Countdown to Rolex’s Longest Journey in Space

(Photo credit: GCTC)

When NASA astronaut Dr. Jonny Kim launches aboard Soyuz MS-27 on April 8, bound for a 240-day mission aboard the International Space Station, he’ll bring more than a résumé that reads like fiction. The former Navy SEAL, Harvard-trained physician and now astronaut will also carry a Rolex GMT-Master II.

It’s not the first time a Rolex is in space. Edgar Mitchell, Ron Evans, Jack Swigert and others brought their personal Rolex GMT-Master watches on Apollo missions. More recently, Saudi astronaut Ali AlQarni took his modern GMT Pepsi to space on the Ax-2 mission in 2023. But Kim’s 240-day journey will likely mark the longest a Rolex has ever been off the planet.

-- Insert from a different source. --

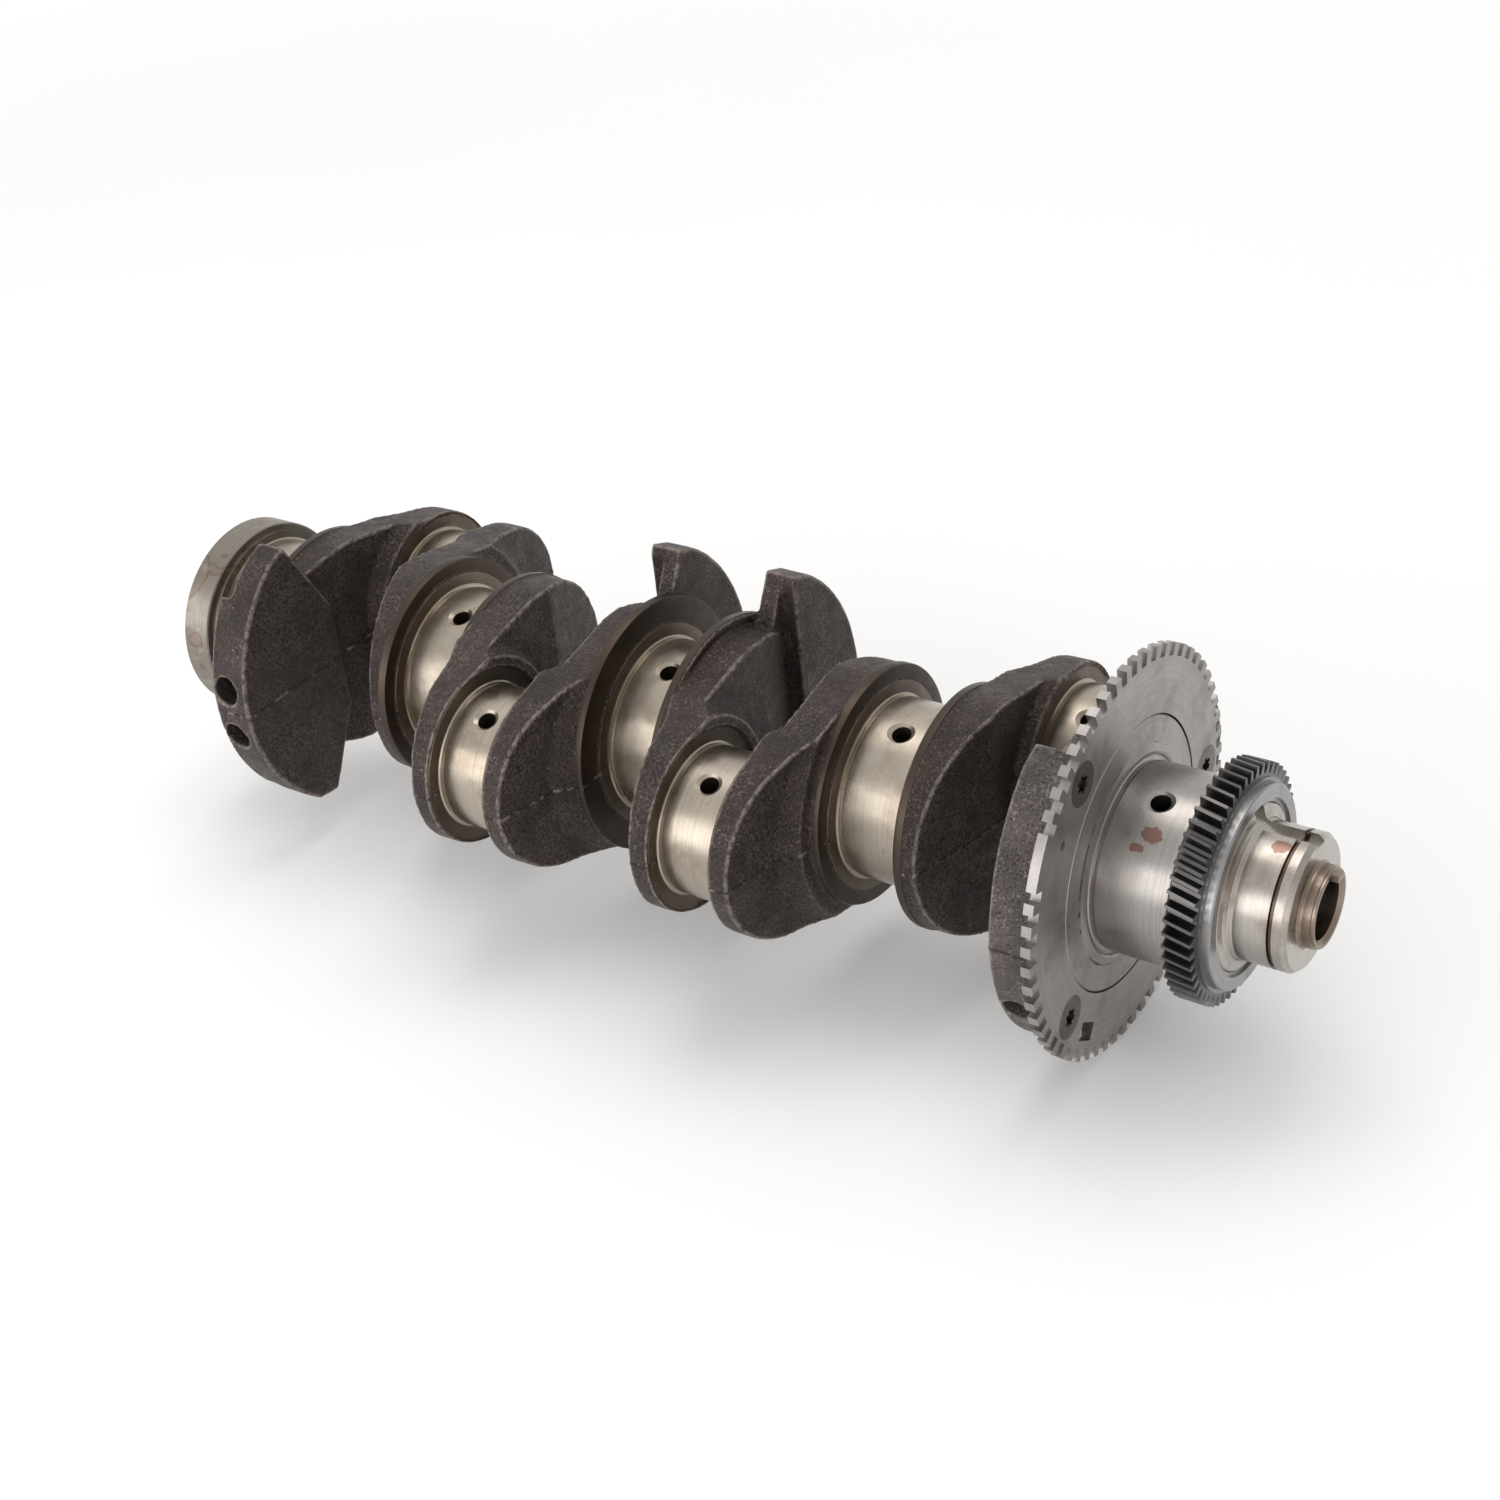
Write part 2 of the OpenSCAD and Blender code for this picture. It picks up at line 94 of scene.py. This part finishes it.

Kim’s résumé reads like a script from an action-hero movie, except it’s all real. After a tough upbringing as the son of an immigrant family, who owned a liquor store in Los Angeles, he enlisted in the military at the age of 18 and became a Navy SEAL with over 100 combat missions in the Middle East. He was trained as a combat medic, sniper and navigator — and eventually achieved the rank of lieutenant commander, earning a Silver Star and Bronze Star. He went on to graduate from Harvard as a medical doctor before being selected as a NASA astronaut out of 18,300 applicants — all by the age of 33.

“I'm fascinated by anything that is challenging,” he once said on a podcast.

In space, where every item is calculated and weighed, a Rolex GMT-Master will once again orbit Earth, ticking in sync with a man who has made a life of defying gravity.